As we suspected, the last couple of nights were a little wild in camp! On a smaller scale, our location was a little like camping between Side Show Alley and the Cattleman’s Bar at the Ekka. Last night, Saturday, was out of control until well after 3:00 am. One father took his own early morning vengeance on some of the worst perpetrators by giving his toddler a saucepan lid and a spoon to belt beside the can-littered camp of some of the local lads who were attempting to sleep it all off.

We were on the road fairly early (for us) for a long haul to Byfield State Forest, just north of Yeppoon.

You could hear a pin drop at forty paces at our campsite at Red Rock in the forest tonight. What a contrast! Mind you, the birds put on a bit of a turn on sunset and perhaps tomorrow morning could make us change our tune about the “serenity“.

We are here for a couple of nights, “rough’n it“… well, in our own style. It might be a good time to describe the way our ‘rig’ is set up for this long trip, where we expect to bush camp for most of the time.

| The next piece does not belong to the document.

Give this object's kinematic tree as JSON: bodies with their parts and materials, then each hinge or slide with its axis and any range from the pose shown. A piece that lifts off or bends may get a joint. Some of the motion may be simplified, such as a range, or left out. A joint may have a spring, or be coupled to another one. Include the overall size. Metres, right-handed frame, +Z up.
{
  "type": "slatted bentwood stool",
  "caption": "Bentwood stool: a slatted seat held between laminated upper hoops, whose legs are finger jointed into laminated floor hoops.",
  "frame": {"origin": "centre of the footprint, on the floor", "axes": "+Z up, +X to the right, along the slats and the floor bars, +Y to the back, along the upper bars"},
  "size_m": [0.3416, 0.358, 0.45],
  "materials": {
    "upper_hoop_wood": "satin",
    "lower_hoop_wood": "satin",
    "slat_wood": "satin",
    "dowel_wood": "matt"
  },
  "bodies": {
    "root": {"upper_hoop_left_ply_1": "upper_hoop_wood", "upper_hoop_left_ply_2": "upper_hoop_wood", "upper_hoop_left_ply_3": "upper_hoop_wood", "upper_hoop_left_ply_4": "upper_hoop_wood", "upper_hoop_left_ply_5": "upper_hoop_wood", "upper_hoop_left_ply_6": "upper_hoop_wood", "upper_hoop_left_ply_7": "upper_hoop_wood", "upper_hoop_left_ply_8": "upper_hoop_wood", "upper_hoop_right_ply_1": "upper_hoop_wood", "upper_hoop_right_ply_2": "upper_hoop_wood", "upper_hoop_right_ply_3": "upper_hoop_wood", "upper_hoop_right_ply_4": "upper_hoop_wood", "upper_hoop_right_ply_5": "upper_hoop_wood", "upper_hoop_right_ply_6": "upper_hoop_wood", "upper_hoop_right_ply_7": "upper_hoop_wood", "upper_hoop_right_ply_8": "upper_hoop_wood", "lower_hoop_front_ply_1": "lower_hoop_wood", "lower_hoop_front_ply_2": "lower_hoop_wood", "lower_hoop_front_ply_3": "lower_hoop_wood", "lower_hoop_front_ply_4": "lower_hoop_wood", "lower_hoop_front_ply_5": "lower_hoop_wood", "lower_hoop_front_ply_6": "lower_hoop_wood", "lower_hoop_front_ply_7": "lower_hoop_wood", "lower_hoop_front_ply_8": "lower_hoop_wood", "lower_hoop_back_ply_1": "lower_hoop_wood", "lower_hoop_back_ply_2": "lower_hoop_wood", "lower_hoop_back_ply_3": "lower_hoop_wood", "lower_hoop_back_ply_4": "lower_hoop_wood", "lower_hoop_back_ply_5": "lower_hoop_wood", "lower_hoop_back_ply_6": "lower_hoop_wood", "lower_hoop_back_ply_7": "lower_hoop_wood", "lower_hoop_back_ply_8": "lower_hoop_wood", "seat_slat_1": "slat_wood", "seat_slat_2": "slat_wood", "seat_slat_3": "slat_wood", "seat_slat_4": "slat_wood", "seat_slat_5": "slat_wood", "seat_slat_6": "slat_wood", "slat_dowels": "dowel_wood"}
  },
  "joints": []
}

When Neil Armstrong landed on the moon, he had access to less computer power than we have in one of our two mobile phones. Eisenhower managed the invasion of Europe in 1944 with well less than 10% of the communications technology we carry. What would Ike have given to be able to zoom into street level maps and eye level photos of France? Would John Wayne have got lost somewhere near St Marie Eglise in “The Longest Day” if he had a GPS?

So what do we carry?

Two mobile phones
A Tomtom GPS
Two networked computers
A broadband network modem
Two digital cameras
A SD set-top-box
A DVD Player
CD/AM/FM Radio (two)
Portable AM/FM transistor Radio
FM Transmitter
Two handheld UHF radios
A car UHF (CB) Radio
Two inverters (150W and 600W)
Colour TV
B&W TV
Numerous chargers, memory cards and adaptors…

How else could we survive? Besides, we might need to invade Europe or fly to the moon…

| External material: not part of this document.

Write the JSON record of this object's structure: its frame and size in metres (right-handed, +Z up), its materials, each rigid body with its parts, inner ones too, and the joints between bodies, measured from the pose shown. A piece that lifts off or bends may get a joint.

On the domestic front, our van has:

An air conditioner
Microwave
Two 12V/240V/Gas fridges
Gas Cook top
Gas Oven
Electric water pump

To power all this, we use LPG gas and 240V connections when we are in Caravan Parks, or our internal battery that is charged while we drive along, or by our solar panel when we camp where there is no power.

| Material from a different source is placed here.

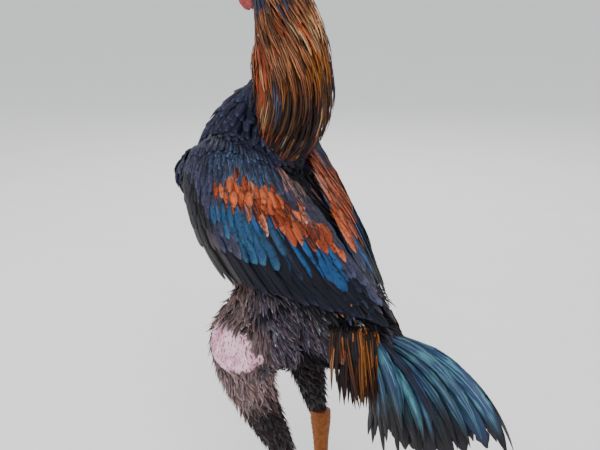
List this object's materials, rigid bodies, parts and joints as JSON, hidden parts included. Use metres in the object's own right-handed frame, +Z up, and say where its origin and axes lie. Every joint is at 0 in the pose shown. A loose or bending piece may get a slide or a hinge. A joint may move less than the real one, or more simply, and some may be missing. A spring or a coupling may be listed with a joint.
{
  "type": "malay rooster",
  "caption": "Life-size standing Malay cock: upright neck with hanging hackle, wings let down like a cape, drooping tail of overlapping feathers, long scaled legs.",
  "frame": {"origin": "on the floor, under the middle of the bird's box", "axes": "+X the way the bird faces, +Y its left, +Z up"},
  "size_m": [0.5116, 0.2488, 0.849],
  "materials": {
    "body_feathers": "black feathers with a faint blue sheen, grey-brown on the belly",
    "hackle_feathers": "long mahogany and gold hackle feathers with black centres",
    "face_skin": "bare red skin, finely wrinkled",
    "comb_skin": "bare red skin, pebbled",
    "beak_horn": "yellow horn, darker at the ridge",
    "eye": "pearl iris with a black pupil, wet",
    "wing_feathers": "blue-black wing feathers with an orange bow",
    "tail_feathers": "glossy teal-black tail feathers with pale shafts",
    "thigh_feathers": "short sparse brown-black feathers with bare pink skin at the knee",
    "leg_scales": "orange-yellow scutes",
    "claw_horn": "horn"
  },
  "bodies": {
    "root": {"torso": "body_feathers", "neck": "hackle_feathers", "head": "face_skin", "comb": "comb_skin", "beak_upper": "beak_horn", "beak_lower": "beak_horn", "eye_left": "eye", "eye_right": "eye", "earlobe_left": "comb_skin", "earlobe_right": "comb_skin", "wattle_left": "comb_skin", "wattle_right": "comb_skin", "wing_left": "wing_feathers", "wing_right": "wing_feathers", "tail": "tail_feathers", "thigh_left": "thigh_feathers", "thigh_right": "thigh_feathers", "shank_left": "leg_scales", "shank_right": "leg_scales", "foot_left": "leg_scales", "foot_right": "leg_scales", "claw_inner_left": "claw_horn", "claw_inner_right": "claw_horn", "claw_middle_left": "claw_horn", "claw_middle_right": "claw_horn", "claw_outer_left": "claw_horn", "claw_outer_right": "claw_horn", "claw_hind_left": "claw_horn", "claw_hind_right": "claw_horn", "spur_left": "claw_horn", "spur_right": "claw_horn"}
  },
  "joints": []
}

To keep us amused we have a small library of second hand books, 300 DVD movies; 200 music CDs; more than 50 CD books and radio plays; a 16 ft Canadian canoe; outboard motor; crab pots; fishing gear, etc…

More than 100lt of fuel capacity move all this along and, to sustain us, about the same amount of water and slightly less beer.

Oh, and we almost forgot the telescope!!!

How else could we ever survive for 6 months?……

Little wonder Burke and Wills never made it!

Friday, May 14, 2010

South East Qld

The Journey Begins…..

30 April 3 May - Toogoolawah, Maidenwell, Maryborough and Amamoor


By way of a shake-down-cruise, we have been wandering about the Brisbane Valley and South Burnett area of South-East Queensland. We have about a week to kill waiting for the wedding of Paul’s cousin, Alys, in Maleny on 8 May. All this is due to us handing our house over to our house minders by the end of April as promised.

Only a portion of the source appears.